____ PROVIDED RECORDS

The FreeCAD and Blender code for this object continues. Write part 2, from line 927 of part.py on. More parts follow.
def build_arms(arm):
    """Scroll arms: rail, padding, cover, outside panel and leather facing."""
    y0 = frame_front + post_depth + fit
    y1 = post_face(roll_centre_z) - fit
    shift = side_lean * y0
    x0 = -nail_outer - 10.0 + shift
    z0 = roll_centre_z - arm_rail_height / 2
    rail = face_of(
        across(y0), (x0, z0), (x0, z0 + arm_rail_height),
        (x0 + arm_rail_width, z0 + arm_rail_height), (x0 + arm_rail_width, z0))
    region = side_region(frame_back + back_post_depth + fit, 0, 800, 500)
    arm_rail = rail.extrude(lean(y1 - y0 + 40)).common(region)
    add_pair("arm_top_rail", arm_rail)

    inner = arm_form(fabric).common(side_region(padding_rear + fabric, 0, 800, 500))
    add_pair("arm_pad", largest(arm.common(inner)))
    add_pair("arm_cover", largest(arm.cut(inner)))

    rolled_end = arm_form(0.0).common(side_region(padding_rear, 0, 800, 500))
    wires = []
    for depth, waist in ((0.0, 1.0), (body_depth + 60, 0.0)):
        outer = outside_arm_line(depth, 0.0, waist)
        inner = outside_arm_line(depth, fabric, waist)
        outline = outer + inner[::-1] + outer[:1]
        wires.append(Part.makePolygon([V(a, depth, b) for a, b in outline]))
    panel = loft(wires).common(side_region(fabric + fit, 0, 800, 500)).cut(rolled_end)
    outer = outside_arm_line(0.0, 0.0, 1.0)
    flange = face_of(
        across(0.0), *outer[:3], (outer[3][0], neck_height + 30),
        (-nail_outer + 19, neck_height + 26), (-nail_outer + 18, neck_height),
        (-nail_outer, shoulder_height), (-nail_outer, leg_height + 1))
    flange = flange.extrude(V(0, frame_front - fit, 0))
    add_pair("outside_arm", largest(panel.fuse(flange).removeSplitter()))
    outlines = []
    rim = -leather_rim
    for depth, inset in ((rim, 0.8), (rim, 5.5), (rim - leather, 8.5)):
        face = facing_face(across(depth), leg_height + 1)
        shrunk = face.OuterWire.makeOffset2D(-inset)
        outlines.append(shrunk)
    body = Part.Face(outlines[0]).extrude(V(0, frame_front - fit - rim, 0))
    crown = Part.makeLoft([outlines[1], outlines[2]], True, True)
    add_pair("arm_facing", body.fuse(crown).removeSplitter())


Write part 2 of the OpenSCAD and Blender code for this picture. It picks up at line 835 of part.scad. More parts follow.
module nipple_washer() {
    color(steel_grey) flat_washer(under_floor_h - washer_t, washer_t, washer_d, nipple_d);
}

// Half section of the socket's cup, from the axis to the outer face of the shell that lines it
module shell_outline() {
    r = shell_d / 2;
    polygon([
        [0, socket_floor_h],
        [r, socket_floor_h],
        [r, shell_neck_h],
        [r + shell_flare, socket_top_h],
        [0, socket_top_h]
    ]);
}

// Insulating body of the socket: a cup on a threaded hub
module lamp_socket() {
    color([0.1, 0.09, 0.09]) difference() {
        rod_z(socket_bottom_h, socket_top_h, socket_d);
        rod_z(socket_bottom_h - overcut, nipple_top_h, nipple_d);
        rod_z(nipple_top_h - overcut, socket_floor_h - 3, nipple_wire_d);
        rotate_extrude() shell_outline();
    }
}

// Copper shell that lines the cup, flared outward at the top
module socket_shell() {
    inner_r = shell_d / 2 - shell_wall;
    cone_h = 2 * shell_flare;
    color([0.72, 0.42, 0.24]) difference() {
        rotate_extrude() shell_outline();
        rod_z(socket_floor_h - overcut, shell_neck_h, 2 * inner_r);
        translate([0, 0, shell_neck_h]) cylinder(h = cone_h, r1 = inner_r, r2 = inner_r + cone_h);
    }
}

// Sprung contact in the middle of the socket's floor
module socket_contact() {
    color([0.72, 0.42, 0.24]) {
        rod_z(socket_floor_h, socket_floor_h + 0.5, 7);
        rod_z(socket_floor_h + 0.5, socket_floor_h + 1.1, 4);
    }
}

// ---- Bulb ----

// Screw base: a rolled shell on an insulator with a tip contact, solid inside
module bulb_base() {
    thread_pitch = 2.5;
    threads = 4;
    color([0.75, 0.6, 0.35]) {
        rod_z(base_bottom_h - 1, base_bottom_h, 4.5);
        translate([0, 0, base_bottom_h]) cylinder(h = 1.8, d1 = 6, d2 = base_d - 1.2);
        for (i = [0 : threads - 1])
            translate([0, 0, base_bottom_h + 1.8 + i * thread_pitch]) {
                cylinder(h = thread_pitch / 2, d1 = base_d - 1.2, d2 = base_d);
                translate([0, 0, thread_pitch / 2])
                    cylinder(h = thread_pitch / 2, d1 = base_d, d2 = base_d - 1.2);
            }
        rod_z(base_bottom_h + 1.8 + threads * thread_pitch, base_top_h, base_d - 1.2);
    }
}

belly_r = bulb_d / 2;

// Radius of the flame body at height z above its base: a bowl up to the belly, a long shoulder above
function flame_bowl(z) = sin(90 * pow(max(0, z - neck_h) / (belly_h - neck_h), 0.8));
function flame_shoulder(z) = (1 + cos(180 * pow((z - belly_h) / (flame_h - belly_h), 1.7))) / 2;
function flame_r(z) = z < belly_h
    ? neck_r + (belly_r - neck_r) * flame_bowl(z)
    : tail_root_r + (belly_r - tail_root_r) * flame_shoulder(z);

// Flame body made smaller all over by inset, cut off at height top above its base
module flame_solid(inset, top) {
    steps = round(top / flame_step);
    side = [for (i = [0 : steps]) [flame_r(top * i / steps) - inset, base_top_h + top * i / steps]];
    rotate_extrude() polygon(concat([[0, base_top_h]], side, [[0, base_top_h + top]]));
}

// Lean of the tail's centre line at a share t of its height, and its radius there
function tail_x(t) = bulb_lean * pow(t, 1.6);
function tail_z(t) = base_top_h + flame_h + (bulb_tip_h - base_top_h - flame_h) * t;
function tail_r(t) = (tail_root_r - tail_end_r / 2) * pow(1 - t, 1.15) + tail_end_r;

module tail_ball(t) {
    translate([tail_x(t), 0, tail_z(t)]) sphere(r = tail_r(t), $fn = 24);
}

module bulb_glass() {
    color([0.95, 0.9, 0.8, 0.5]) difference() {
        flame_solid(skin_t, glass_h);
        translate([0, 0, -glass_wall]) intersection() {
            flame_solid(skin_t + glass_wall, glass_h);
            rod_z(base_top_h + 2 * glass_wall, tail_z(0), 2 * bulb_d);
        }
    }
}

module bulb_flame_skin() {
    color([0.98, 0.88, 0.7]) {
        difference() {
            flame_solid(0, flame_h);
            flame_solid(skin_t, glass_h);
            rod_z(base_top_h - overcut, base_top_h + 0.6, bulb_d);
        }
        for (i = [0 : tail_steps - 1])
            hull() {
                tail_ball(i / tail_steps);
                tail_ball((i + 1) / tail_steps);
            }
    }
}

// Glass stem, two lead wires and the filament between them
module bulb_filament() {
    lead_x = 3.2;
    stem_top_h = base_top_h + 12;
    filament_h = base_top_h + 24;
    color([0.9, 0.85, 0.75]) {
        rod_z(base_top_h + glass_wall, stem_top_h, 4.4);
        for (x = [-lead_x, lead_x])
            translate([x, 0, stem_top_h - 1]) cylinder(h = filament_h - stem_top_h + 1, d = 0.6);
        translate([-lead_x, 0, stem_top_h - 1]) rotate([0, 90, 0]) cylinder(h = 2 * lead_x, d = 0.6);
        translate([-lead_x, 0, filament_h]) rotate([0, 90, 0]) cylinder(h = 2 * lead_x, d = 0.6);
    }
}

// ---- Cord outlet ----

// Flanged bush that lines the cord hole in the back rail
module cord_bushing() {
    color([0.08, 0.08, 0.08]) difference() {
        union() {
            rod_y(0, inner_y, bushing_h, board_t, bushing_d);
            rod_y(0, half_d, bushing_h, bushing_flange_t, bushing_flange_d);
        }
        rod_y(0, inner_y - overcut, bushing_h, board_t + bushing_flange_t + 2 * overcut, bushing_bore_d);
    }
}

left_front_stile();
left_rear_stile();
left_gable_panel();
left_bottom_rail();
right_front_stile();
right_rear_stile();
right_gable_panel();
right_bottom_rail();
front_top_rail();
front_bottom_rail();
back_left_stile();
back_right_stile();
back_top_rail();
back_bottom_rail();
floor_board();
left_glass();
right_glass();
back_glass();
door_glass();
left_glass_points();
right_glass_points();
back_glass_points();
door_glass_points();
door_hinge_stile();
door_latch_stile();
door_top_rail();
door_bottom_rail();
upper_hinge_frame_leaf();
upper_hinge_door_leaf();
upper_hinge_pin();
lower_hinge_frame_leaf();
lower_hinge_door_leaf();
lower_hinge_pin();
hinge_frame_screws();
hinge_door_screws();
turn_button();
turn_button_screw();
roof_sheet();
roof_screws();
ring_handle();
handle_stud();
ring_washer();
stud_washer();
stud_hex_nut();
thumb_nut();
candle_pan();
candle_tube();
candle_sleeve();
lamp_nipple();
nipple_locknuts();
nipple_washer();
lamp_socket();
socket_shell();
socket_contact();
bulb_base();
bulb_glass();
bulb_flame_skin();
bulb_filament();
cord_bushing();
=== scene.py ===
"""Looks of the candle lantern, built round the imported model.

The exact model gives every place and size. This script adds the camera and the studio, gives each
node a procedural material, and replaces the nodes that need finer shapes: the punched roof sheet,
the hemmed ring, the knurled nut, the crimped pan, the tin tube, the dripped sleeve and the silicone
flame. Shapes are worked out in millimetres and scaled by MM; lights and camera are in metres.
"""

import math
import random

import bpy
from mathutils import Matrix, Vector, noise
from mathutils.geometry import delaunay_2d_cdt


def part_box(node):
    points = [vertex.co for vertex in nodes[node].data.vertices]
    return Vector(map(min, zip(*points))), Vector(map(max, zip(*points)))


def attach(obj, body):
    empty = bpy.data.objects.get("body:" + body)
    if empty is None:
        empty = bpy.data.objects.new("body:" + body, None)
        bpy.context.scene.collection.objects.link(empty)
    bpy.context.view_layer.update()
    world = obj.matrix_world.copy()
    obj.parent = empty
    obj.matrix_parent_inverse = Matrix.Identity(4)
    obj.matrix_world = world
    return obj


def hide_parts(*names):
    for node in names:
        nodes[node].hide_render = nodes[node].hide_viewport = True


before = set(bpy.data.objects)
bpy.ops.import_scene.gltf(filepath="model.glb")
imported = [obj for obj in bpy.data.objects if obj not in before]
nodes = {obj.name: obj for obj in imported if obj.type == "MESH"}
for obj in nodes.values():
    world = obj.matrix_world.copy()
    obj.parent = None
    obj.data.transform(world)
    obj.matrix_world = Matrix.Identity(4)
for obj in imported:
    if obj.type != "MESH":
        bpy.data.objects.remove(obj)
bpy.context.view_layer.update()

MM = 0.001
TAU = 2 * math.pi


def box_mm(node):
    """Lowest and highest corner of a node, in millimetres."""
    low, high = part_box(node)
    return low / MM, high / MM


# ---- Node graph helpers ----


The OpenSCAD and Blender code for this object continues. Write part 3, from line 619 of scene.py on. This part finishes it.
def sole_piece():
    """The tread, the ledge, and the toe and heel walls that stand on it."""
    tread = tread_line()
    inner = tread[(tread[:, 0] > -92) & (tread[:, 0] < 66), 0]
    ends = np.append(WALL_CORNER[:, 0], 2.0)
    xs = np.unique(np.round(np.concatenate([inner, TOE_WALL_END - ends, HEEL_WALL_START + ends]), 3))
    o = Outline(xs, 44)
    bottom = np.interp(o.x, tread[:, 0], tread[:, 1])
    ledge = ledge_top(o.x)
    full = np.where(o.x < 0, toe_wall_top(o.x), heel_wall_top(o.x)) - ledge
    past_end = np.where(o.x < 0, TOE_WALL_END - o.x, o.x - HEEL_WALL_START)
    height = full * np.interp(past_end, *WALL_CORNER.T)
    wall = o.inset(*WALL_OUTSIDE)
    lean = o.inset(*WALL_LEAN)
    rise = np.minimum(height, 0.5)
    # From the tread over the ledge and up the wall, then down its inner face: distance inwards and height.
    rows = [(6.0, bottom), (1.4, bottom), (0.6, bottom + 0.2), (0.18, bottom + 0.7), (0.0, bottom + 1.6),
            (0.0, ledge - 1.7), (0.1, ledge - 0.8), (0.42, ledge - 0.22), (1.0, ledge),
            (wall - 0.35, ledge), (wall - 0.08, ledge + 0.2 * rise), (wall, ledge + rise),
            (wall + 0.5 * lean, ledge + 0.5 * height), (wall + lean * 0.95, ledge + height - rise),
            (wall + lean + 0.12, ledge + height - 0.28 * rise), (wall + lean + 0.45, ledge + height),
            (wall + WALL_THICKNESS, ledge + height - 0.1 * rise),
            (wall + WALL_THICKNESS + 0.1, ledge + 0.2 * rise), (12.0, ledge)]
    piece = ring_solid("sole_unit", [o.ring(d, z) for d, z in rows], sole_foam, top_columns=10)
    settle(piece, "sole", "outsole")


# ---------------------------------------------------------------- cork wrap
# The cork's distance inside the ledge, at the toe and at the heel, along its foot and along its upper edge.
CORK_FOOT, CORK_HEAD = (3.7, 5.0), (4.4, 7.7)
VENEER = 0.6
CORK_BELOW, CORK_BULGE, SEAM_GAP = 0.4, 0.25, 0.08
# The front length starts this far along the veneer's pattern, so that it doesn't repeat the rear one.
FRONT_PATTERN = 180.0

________

# [OBJECTIVE]
The first line to be transcribed is the one containing "points = [vertex.co", and the last is the one containing "before = set(bpy.data.objects)". Transcribe exactly those lines and nothing else.

# [RESULT FOR THIS TASK]
    points = [vertex.co for vertex in nodes[node].data.vertices]
    return Vector(map(min, zip(*points))), Vector(map(max, zip(*points)))


def attach(obj, body):
    empty = bpy.data.objects.get("body:" + body)
    if empty is None:
        empty = bpy.data.objects.new("body:" + body, None)
        bpy.context.scene.collection.objects.link(empty)
    bpy.context.view_layer.update()
    world = obj.matrix_world.copy()
    obj.parent = empty
    obj.matrix_parent_inverse = Matrix.Identity(4)
    obj.matrix_world = world
    return obj


def hide_parts(*names):
    for node in names:
        nodes[node].hide_render = nodes[node].hide_viewport = True


before = set(bpy.data.objects)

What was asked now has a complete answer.